La Croce Spezzata
Storia motivazioni meditazioni di Alessandro Romano
Come premessa fondamentale a queste brevi riflessioni, voglio dire che sono fermamente convinto di una cosa, davanti a un’opera di Arte Sacra, quando è tale, non si può non stare in raccoglimento ed ascoltare le suggestioni che nascono nel nostro cuore.
Posso personalmente testimoniare che durante il lavoro lo scultore non è altro che lo strumento tramite il quale lo Spirito mostra l’opera e la sensazione che prova a lasciarsi andare per inseguire l’inconsapevole e misteriosa suggestione che gli esplode dentro, ne è il segno inconfondibile. Per questo, mentre il rapimento del cuore ti prende immediatamente, alcuni contenuti non emergono subito, ma si rendono visibili lentamente e spesso la lettura completa dell’opera si ha solo dopo molto tempo.
Questo è quello che mi è successo durante il lavoro della croce.
Per anni ho cercato un’immagine del Cristo Crocefisso, che non fosse oleografica e ripetitiva nel gesto, ma che raccontasse l’immenso dolore insito in questo storico evento.
Una nuova icona del dolore nella quale sia evidente la sofferenza, senza essere però, scenografico, sanguinolento o facilmente brutale, vera, credibile, sacra, divina e che inviti ad una profonda e seria riflessione.
Ho documentato per anni tutte le immagini delle crocifissioni che ho incontrato nei miei viaggi, ho letto e mi sono documentato su tutto ciò che racconta della crocifissione e del Calvario che ho trovato e ho parlato con amici teologi e non, dell’oggetto della mia ricerca.
Ho subito come tutti noi, la sensazione d’impotenza che ti soffoca davanti alle enormi ingiustizie di questi tempi, dai morti che tutti i giorni avvengono nel mondo dei migranti, alle guerre ormai dimenticate, dalla mancanza di carità e dell’indifferenza del dolore altrui, alla corsa forsennata della ricerca del denaro ad ogni costo, del traffico delle armi, dell’apparire invece dell’essere e della vana e scellerata rincorsa, alla ricerca della chimera della eterna giovinezza.

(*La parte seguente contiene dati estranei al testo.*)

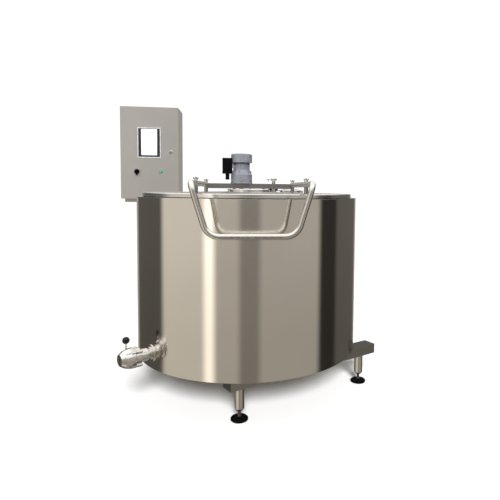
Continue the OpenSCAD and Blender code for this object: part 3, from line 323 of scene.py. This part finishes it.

Con questi sentimenti che si agitavano nel mio cuore, ostinatamente inseguivo questo desiderio e un giorno, mentre ero al lavoro e stavo facendo l’ennesimo studio sulla crocifissione, al momento di collocare il corpo di Gesù, ecco quella sensazione, un vento leggero che gonfia le vele verso l’ignoto, lasciarsi andare è stato tutt’uno, non esisteva più nessuna tradizione, l’immagine prendeva forma e allora il vento leggero è diventato impetuoso, ero sull’onda, non gestivo nulla ero solo uno strumento, un proiettore che riversa immagini tridimensionali, il Cristo non sopra ma dentro la croce! La croce si spezza! Cristo è morto! La croce è vinta.
Inevitabile appena tornato alla realtà, una domanda:
Che cosa ho fatto?
E mentre dentro senti nascere la tua personale risposta, un’altra domanda:
Quale messaggio mi comunica Gesù con la sua testimonianza?
E subito dopo all’improvviso la risposta:
Accettare la propria croce è l’unico modo per vincerla.
Seguiamo l’esempio di Cristo e la croce si spezzerà dando inizio alla nostra resurrezione.
Ci tengo però a dire che questa è la mia più intima e personale sensazione, davanti a questo lavoro e spero con tutto me stesso, che ogni persona che si trovi a osservare questa croce, la guardi con gli occhi del cuore, così che possa, guidato dallo Spirito, trovare il proprio personale messaggio.
Per terminare queste brevi riflessioni, vorrei dire le ragioni che mi hanno portato a collocare l’opera nel modo in cui appare, la croce è sospesa nel vuoto, sorretta da un’altra croce trasparente, a significare che il sacrificio della croce è sempre presente, anche se non si vede, è nell’aria che ci circonda, è nel giorno, nella notte, in ogni attimo della nostra vita e in ogni luogo dove ci troviamo, basta cercarlo.